10.2 The University must not agree to any restriction in external auditors’ liability in respect of the external audit of their annual financial statements. For other types of work performed by the external auditors, the provider may ask the University to agree to a restriction in the auditors’ liability arising from any default by the auditors. However, as with internal audit services, the University may negotiate a restriction in liability if the decision is made on an informed basis and the liability remains at such a level as to provide reasonable recourse to the University. The Board of Governors, through the Audit and Risk Committee, should be notified of any liability restriction agreed.
11. Appointment, removal or resignation of internal and external auditors
11.1 The Board of Governors is responsible for the appointment and removal of external and internal auditors. Where auditors cease to hold office for any reason, they should provide the Board with either a statement of any circumstances connected with their removal which they consider should be brought to the Board’s attention, or a statement that there are no such circumstances.
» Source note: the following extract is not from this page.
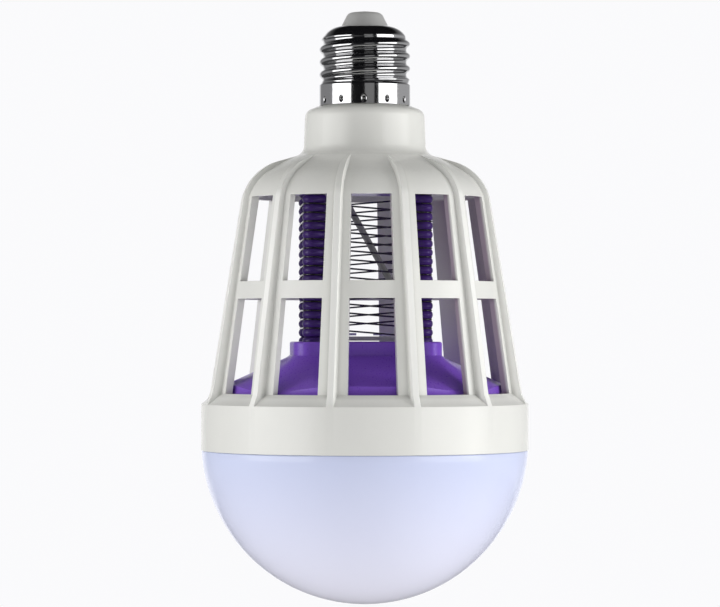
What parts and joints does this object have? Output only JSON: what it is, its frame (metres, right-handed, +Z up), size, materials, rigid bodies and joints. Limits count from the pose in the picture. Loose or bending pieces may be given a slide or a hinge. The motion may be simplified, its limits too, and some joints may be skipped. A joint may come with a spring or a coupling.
{
  "type": "insect killer light bulb",
  "caption": "Screw-cap lamp with a ribbed, windowed cage round a wound wire grid and an opal dome below; it lights a room and kills insects.",
  "frame": {"origin": "centre of the flat tip of the cap's centre contact", "axes": "+Z up along the lamp's axis with the cap on top; -Y out through the middle of one window of each row"},
  "size_m": [0.0948, 0.0948, 0.1716],
  "materials": {
    "warm_white_plastic": "moulded, satin",
    "violet_plastic": "moulded, satin",
    "plated_cap": "bright plated sheet",
    "tinned_contact": "tinned",
    "grey_insulator": "moulded, matte",
    "opal_diffuser": "opal, satin, lets light through",
    "dark_steel_wire": "dark drawn wire",
    "grey_lead_sleeve": "soft sleeve",
    "green_circuit_board": "solder mask",
    "white_circuit_board": "white solder mask",
    "yellow_chip": "phosphor",
    "clear_chip": "clear lens",
    "aluminium_plate": "plain sheet",
    "zinc_screw": "zinc plated",
    "black_component": "black sleeve or body",
    "red_film_capacitor": "dipped",
    "blue_resistor": "dipped"
  },
  "bodies": {
    "root": {"centre_contact": "tinned_contact", "cap_insulator": "grey_insulator", "screw_shell": "plated_cap", "cage_housing": "warm_white_plastic", "diffuser_dome": "opal_diffuser", "grid_top_plate": "violet_plastic", "grid_post_1": "violet_plastic", "grid_post_2": "violet_plastic", "grid_post_3": "violet_plastic", "grid_post_4": "violet_plastic", "grid_wire_live": "dark_steel_wire", "grid_wire_return": "dark_steel_wire", "insect_deck": "violet_plastic", "uv_led_board": "white_circuit_board", "uv_led_1": "clear_chip", "uv_led_2": "clear_chip", "uv_led_3": "clear_chip", "uv_led_4": "clear_chip", "heat_plate": "aluminium_plate", "led_board": "white_circuit_board", "led_chip_01": "yellow_chip", "led_chip_02": "yellow_chip", "led_chip_03": "yellow_chip", "led_chip_04": "yellow_chip", "led_chip_05": "yellow_chip", "led_chip_06": "yellow_chip", "led_chip_07": "yellow_chip", "led_chip_08": "yellow_chip", "led_chip_09": "yellow_chip", "led_chip_10": "yellow_chip", "led_chip_11": "yellow_chip", "led_chip_12": "yellow_chip", "led_chip_13": "yellow_chip", "led_chip_14": "yellow_chip", "led_chip_15": "yellow_chip", "led_chip_16": "yellow_chip", "led_chip_17": "yellow_chip", "led_chip_18": "yellow_chip", "board_screw_1": "zinc_screw", "board_screw_2": "zinc_screw", "board_screw_3": "zinc_screw", "board_spacer_1": "white_circuit_board", "board_spacer_2": "white_circuit_board", "board_spacer_3": "white_circuit_board", "board_spacer_4": "white_circuit_board", "hv_board": "green_circuit_board", "hv_capacitor_1": "red_film_capacitor", "hv_capacitor_2": "red_film_capacitor", "hv_capacitor_3": "red_film_capacitor", "driver_board": "green_circuit_board", "smoothing_capacitor": "black_component", "choke": "black_component", "bridge_rectifier": "black_component", "fuse_resistor": "blue_resistor", "contact_lead": "grey_lead_sleeve", "shell_lead": "grey_lead_sleeve", "feed_lead": "grey_lead_sleeve"}
  },
  "joints": []
}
Any such statements will also be sent to the OfS by the Accountable Officer.
12. Contact with OfS and Research England
12.1 The OfS and Research England may wish to communicate with the University’s external or internal auditors and should have unrestricted access to do so. This will normally be arranged through the University’s Accountable Officer. The OfS and Research England will exchange letters where necessary with both parties to deal with confidentiality and the terms under which access is given.